The Feast of Unleavened Bread happened because of the Exodus.

Israel had been enslaved in Egypt for generations. Pharaoh oppressed them with forced labor and refused to let them go. God sent Moses to command Pharaoh to release His people, but Pharaoh repeatedly hardened his heart.

After the final plague, Pharaoh finally told Israel to leave. The departure was urgent. Exodus says the Egyptians were pressing the people to leave quickly because they feared further death and judgment. Israel left with their dough before it was leavened.

That historical moment became the foundation of the feast.

God did not want His people to forget the conditions of their deliverance. They had been slaves. They had been powerless. They had been trapped under an oppressive ruler. But God acted. He judged Egypt, spared His people, and brought them out.

The Feast of Unleavened Bread preserved that memory in ordinary food. Every bite reminded Israel: we left in haste because the Lord delivered us.

Israelite families leaving Egypt in haste during the Exodus.
The Feast of Unleavened Bread began with the urgency of the Exodus, when Israel left Egypt quickly after God’s deliverance.

The Connection Between Passover and Unleavened Bread

Passover and Unleavened Bread are closely connected, but they are not exactly the same.

Passover centered on the lamb, the blood, and the night of judgment. The blood on the doorposts marked the homes of those who trusted and obeyed God’s command. When the Lord saw the blood, judgment passed over that household.

Unleavened Bread followed immediately and extended the memory of deliverance for seven days. If Passover marked the night God spared His people, Unleavened Bread marked the new life that began after Egypt.

Together, the two feasts told one larger story.

Passover said, “God redeemed us.”
Unleavened Bread said, “Now we must leave Egypt behind.”

This is why the feasts belong together. Redemption is not only rescue from judgment. It is also separation from bondage. God did not deliver Israel so they could remain spiritually attached to Egypt. He delivered them so they could become His covenant people.

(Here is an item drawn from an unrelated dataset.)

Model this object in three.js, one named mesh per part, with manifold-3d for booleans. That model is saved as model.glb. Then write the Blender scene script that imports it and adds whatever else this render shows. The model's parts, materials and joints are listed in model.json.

What Did Leaven Represent?

In the Feast of Unleavened Bread, leaven represented what had to be removed as Israel remembered the Exodus.

In later biblical teaching, leaven often became a symbol of influence that spreads. Sometimes that influence is negative, as when Jesus warns against the leaven of the Pharisees and Sadducees. At other times, Jesus uses leaven positively in a kingdom parable to describe something that works its way through the whole.

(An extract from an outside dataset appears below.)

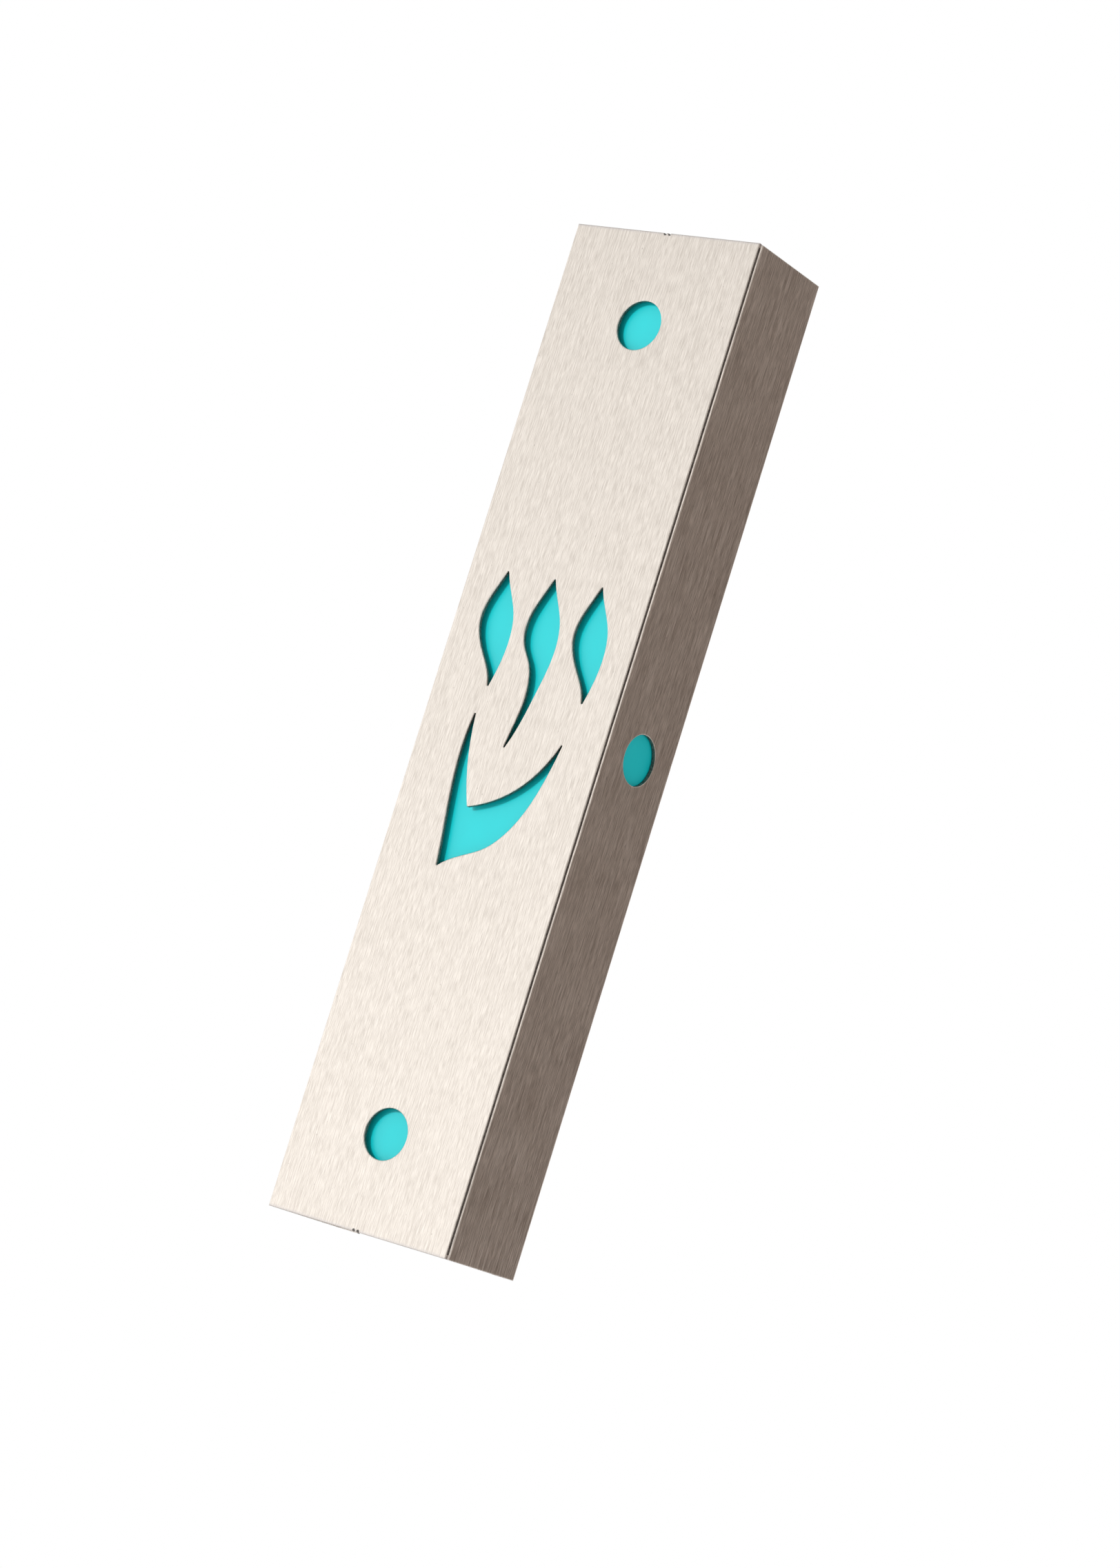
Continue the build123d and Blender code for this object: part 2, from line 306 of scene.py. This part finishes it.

So we should be careful not to say leaven always means sin in every passage.

But in the context of Unleavened Bread, the removal of leaven became associated with cleansing, separation, and leaving behind the old life. The old leaven was cleared out. The people ate bread that reminded them of deliverance, haste, and obedience.

Paul draws from this imagery in 1 Corinthians 5 when he writes, “Cleanse out the old leaven that you may be a new lump, as you really are unleavened.” He then connects this to Christ, saying, “For Christ, our Passover lamb, has been sacrificed.”

Paul’s point is not that Christians must keep the feast in the same way Israel did under the Mosaic covenant. His point is that the meaning behind the imagery still speaks. Because Christ has redeemed His people, they are not to live with the old leaven of malice and evil, but with sincerity and truth.

Jesus and the Feast of Unleavened Bread

The Feast of Unleavened Bread gives Christians a deeper way to understand Jesus’ final week, His sacrifice, and the call to new life.

The Gospels place the death of Jesus during the Passover and Unleavened Bread season. This timing is theologically rich. Jesus is presented as the true Passover Lamb, the One whose blood brings a greater deliverance than Israel’s escape from Egypt.

Unleavened Bread also points us toward the purity and sinlessness of Christ. He is the One without corruption, without deceit, and without sin. Where Israel often failed to live as a holy people, Jesus fulfilled perfect obedience.

The connection does not mean every detail of the feast should be forced into a hidden symbol. But the larger biblical pattern is clear: God redeems His people, removes them from bondage, and calls them into a life set apart for Him.

Jesus fulfills that pattern in the deepest possible way.

Through Him, God delivers His people not from Pharaoh only, but from sin and death. Through Him, believers are called to leave the old life behind. Through Him, the people of God become a new creation.

Why the Feast Still Matters Today

The Feast of Unleavened Bread still matters because it helps Christians understand that redemption changes the way people live.

Israel was not delivered so they could remain the same. They were brought out of Egypt so they could belong to God. The feast reminded them every year that freedom required departure. They had to leave quickly, but they also had to learn to live differently.

That message still speaks.

Many people want rescue without transformation. We want God to bring us out of pain, bondage, shame, fear, or judgment, but we do not always want to leave behind the patterns that shaped us in captivity. The Feast of Unleavened Bread confronts that tension.

It says that deliverance has a direction.

God brings His people out so He can bring them in: into covenant, worship, obedience, holiness, and life with Him.

For Christians, this does not mean we cleanse ourselves in our own strength. It means Christ has redeemed us, and because of His grace, we are called to live as people who no longer belong to the old bondage.

Why Unleavened Bread Still Speaks Today

The Feast of Unleavened Bread began with a simple reality: Israel left Egypt too quickly for their bread to rise.

But God turned that detail into a holy memory.

Every year, Israel remembered that deliverance came suddenly, powerfully, and mercifully. They remembered that Egypt was not their home. They remembered that slavery was not their identity. They remembered that God had brought them out with a mighty hand.

For Christians, the feast helps us see the shape of redemption. Christ, our Passover Lamb, has been sacrificed. The old life is not where we belong anymore. The leaven of sin, pride, malice, hypocrisy, and spiritual compromise must not be treated as harmless.

Unleavened Bread reminds us that God’s salvation is not only about being spared from judgment. It is about being made into a people who belong to Him.

Israel had to leave Egypt in haste.

And every generation after them had to remember: when God delivers, His people must be ready to follow.